Karen Laing: The Caregiving Changemaker

By Jessica Steinhoff | Photography by Hillary Schave

Karen Laing didn’t set out to become a midwife, lactation consultant or tech CEO when she enrolled in the School of the Art Institute of Chicago in 1989. Painting was her forte, and she planned to build an art career. To pay the bills, she took a caregiving job at Dana Home Care, an organization that paired home-based health care with Buddhist-inspired mindfulness practices — a novel idea at the time.

“Mindfulness roots me and informs all of the work I’ve done, from bringing babies into the world as a home-birth midwife to being with people in their homes at the end of life,” she says.

As Laing fell in love with the art of caregiving, she founded Birthways, a Chicago-area doula service. Since 1997, its doulas have offered home-based support for all sorts of childbirth challenges, from lactation struggles to postpartum depression.

Providing this care at home is essential, according to Laing.

“I think we feel our most safe and authentic at home, and receiving care there can help us see things differently than we might in a hospital or even a clinic setting,” she says.

As Birthways took off, Laing launched the WisdomWay Institute in Madison to help doulas, caregivers and other health care professionals continue their education while avoiding burnout and thriving at work. Her newest venture, an app named Okkanti, chases these goals through technology. Its first year, 2022, centered on planning and investor recruitment, and 2023 will be a year of product launches.

Laing is especially excited about Okkanti’s new Communities platform, an online space where doulas — and eventually other types of care providers — can gather to create the tools they need to succeed. Okkanti envisions “carepreneurs” being able to self-organize and to earn more while they serve more people who need them in their communities.

“Our care providers know the most about what they need and what barriers they’re facing, and they also have a deep sense of what the people they serve need,” she says. “Helping solutions grow out of the communities that need them, rather than creating them from the top down, is essential for undoing bias in our health care system.”

A secure social media platform helps care providers exchange knowledge and access infrastructure designed to shrink barriers to providing care sustainably. This infrastructure includes mentoring, which Laing views as vital for burnout prevention. Laing says a second tool within the app, an all-in-one booking, scheduling and practice management platform will also be rolled out in early 2023 for doulas to use to manage their practices.

“When caregiving organizations try to scale up to become more profitable, it’s often at the expense of the workers in terms of not only pay, but support resources,” she says. “Even a relatively small group of doulas needs a support system with plenty of professional mentors, people who understand what they’re going through and can help them find their way after complicated births and other difficult situations,” she says.

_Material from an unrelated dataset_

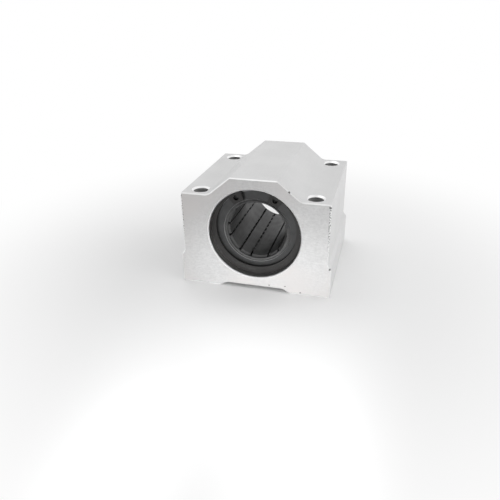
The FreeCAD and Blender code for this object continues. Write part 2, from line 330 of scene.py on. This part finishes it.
def make_rubber():
    """Black nitrile rubber, a little polished by handling."""
    s = Shader(bpy.data.materials.new("seal_rubber"))
    cloud = s.noise(500, detail=4.0)
    grain = s.noise(7000)
    s.set(Base_Color=s.mix(s.between(cloud, 0.3, 0.7), grey(0.055), grey(0.095)), Metallic=0.0)
    s.set(Roughness=s.math("MULTIPLY_ADD", cloud, 0.15, 0.38))
    s.set(Normal=s.bump(grain, 0.012 * MM, 0.5))
    return s.owner


def dress_nodes():
    """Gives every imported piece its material, by the start of its name, and adds the threads."""
    aluminium = make_aluminium()
    materials = {
        "housing": aluminium,
        "bushing_sleeve": make_steel("bearing_steel", level=0.22, tint=(1.0, 1.0, 1.02),
                                     roughness=0.30, turned=True),
        "ball_cage": make_resin(),
        # Painted shade: the balls are made dark and dull because they sit in shade inside the cage; real
        # bearing balls are bright polished steel.
        "ball_circuit": make_steel("ball_steel", level=0.12, tint=(1, 1, 1),
                                   roughness=0.40, turned=False),
        "end_ring": make_steel("end_ring_steel", level=0.06, tint=(0.99, 1.0, 1.01),
                               roughness=0.34, turned=True, metallic=0.6, edge=0.3),
        "seal": make_rubber(),
        "circlip": make_steel("circlip_steel", level=0.036, tint=(1.04, 1.0, 0.98),
                              roughness=0.42, turned=False, metallic=0.6),
    }
    for name, node in frame["nodes"].items():
        start = next(start for start in materials if name.startswith(start))
        node.data.materials.clear()
        node.data.materials.append(materials[start])
    make_threads(aluminium)


# ================================================================ threads
def thread_section(angle, height, reach):
    """Points of the ridge's section at one angle: two at its foot in the wall, two at its crest."""
    foot = hole_radius + thread_foot_sink
    crest = foot + (thread_crest_radius - foot) * reach
    section = ((foot, -thread_foot_half_width), (crest, -thread_crest_half_width),
               (crest, thread_crest_half_width), (foot, thread_foot_half_width))
    return [Vector((radius * math.cos(angle), radius * math.sin(angle), height + lift))
            for radius, lift in section]


def add_thread_ridge(mesh, centre):
    """Right-hand ridge that winds up the wall of one hole and runs out at both ends."""
    last = thread_turns * steps_per_turn
    rings = []
    for step in range(last + 1):
        reach = min(1.0, (step + 1) / run_out_steps, (last - step + 1) / run_out_steps)
        height = thread_start + thread_pitch * step / steps_per_turn
        points = thread_section(math.tau * step / steps_per_turn, height, reach)
        rings.append([mesh.verts.new(centre + point) for point in points])
    for lower, upper in zip(rings, rings[1:]):
        for side in range(4):
            after = (side + 1) % 4
            mesh.faces.new((lower[side], lower[after], upper[after], upper[side]))
    mesh.faces.new(rings[0])
    mesh.faces.new(rings[-1])


def make_threads(material):
    """The tapped lower ends of the four bolt holes."""
    mesh = bmesh.new()
    for across in (-hole_spacing / 2, hole_spacing / 2):
        for along in (-hole_spacing / 2, hole_spacing / 2):
            add_thread_ridge(mesh, Vector((across, along, 0)))
    bmesh.ops.recalc_face_normals(mesh, faces=mesh.faces)
    data = bpy.data.meshes.new("bolt_hole_threads")
    mesh.to_mesh(data)
    mesh.free()
    data.materials.append(material)
    threads = bpy.data.objects.new("bolt_hole_threads", data)
    bpy.context.scene.collection.objects.link(threads)
    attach(threads, "root")


# ================================================================ floor, background and light
def make_floor():
    """Plain pale floor; the camera and reflections see it fade to white away from the block."""
    bpy.ops.mesh.primitive_plane_add(size=floor_width, location=(0, 0, -floor_gap))
    floor = bpy.context.object
    floor.name = "floor"
    s = Shader(bpy.data.materials.new("floor"))
    s.tree.nodes.remove(s.surface)
    diffuse = s.add("ShaderNodeBsdfDiffuse", {"Color": grey(0.88)})
    white = s.add("ShaderNodeEmission", {"Color": grey(1.0), "Strength": 1.0})
    distance = s.add("ShaderNodeVectorMath", {0: s.place}, operation="LENGTH").outputs["Value"]
    far = s.between(distance, fade_start, fade_end, smooth=True)
    ray = s.add("ShaderNodeLightPath").outputs
    shown = s.either(ray["Is Camera Ray"], ray["Is Glossy Ray"])
    faded = s.add("ShaderNodeMixShader", {0: s.both(far, shown), 1: diffuse.outputs[0],
                                          2: white.outputs[0]})
    s.put(s.tree.nodes["Material Output"].inputs["Surface"], faded.outputs[0])
    floor.data.materials.append(s.owner)


def make_world():
    """Even daylight, dimmer from the front and brighter from the right, on a white background.

    Reflections see nearly white behind the block and grey in front of it."""
    world = bpy.data.worlds.new("world")
    bpy.context.scene.world = world
    s = Shader(world, place="Generated")
    toward = s.split(s.place)
    front = s.between(toward["Y"], -0.1, -0.8, smooth=True)
    right = s.between(toward["X"], 0.2, 1.0, smooth=True)
    ray = s.add("ShaderNodeLightPath").outputs
    mirrored = s.either(ray["Is Glossy Ray"], ray["Is Transmission Ray"])
    ambient = s.math("MULTIPLY_ADD", right, 0.82, s.blend(front, 0.67, 0.0))
    reflected = s.blend(front, 0.95, 0.35)
    strength = s.blend(ray["Is Camera Ray"], s.blend(mirrored, ambient, reflected), 1.0)
    background = s.tree.nodes["Background"]
    s.put(background.inputs["Color"], grey(1.0))
    s.put(background.inputs["Strength"], strength)


def add_lamp(data, place, target):
    lamp = bpy.data.objects.new(data.name, data)
    lamp.location = Vector(place)
    lamp.rotation_euler = (Vector(target) - lamp.location).to_track_quat("-Z", "Y").to_euler()
    bpy.context.scene.collection.objects.link(lamp)


def make_lamp(name, place, size, power):
    """Soft square lamp that shines on the block's middle."""
    data = bpy.data.lights.new(name, "AREA")
    data.shape = "SQUARE"
    data.size = size
    data.energy = power
    add_lamp(data, place, (block_low + block_high) / 2)


def make_spot(name, place, target, angle, power):
    """Soft-edged spotlight with a wide, feathered beam."""
    data = bpy.data.lights.new(name, "SPOT")
    data.shadow_soft_size = 15 * MM
    data.spot_size = math.radians(angle)
    data.spot_blend = 1.0
    data.energy = power
    add_lamp(data, place, target)


make_camera()
dress_nodes()
make_floor()
make_world()
make_lamp("top", place=(-0.12, 0.10, 0.50), size=0.4, power=0.73)
make_lamp("side", place=(0.55, 0.10, 0.12), size=0.4, power=0.7)
make_spot("low_left", place=(-0.01, -0.14, 0.01), target=(-0.012, front_plane, -0.02),
          angle=45, power=0.35)
make_spot("low_right", place=(0.04, -0.135, 0.015), target=(0.01, front_plane, -0.012),
          angle=48, power=0.40)

bpy.context.scene.view_settings.view_transform = "Standard"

Without this layer of support, doulas often burn out and find another line of work. This leads to an even smaller supply of caregivers as demand grows.

Laing also looks forward to seeing doulas use the platform to create new organizations for problem-solving. By helping them team up, she hopes to increase their power to foster change for themselves and the people they serve.

“There shouldn’t be so many barriers to entering caregiving professions, and we need to see the value of the people who do that work,” she says. “We all need care at some point in our lives.”

What mindfulness apps do you recommend?

Laing says your smartphone can help. She likes the Mindfulness App and Mindfulness Coach for learning the basics, as well as the Madison-based Healthy Minds App.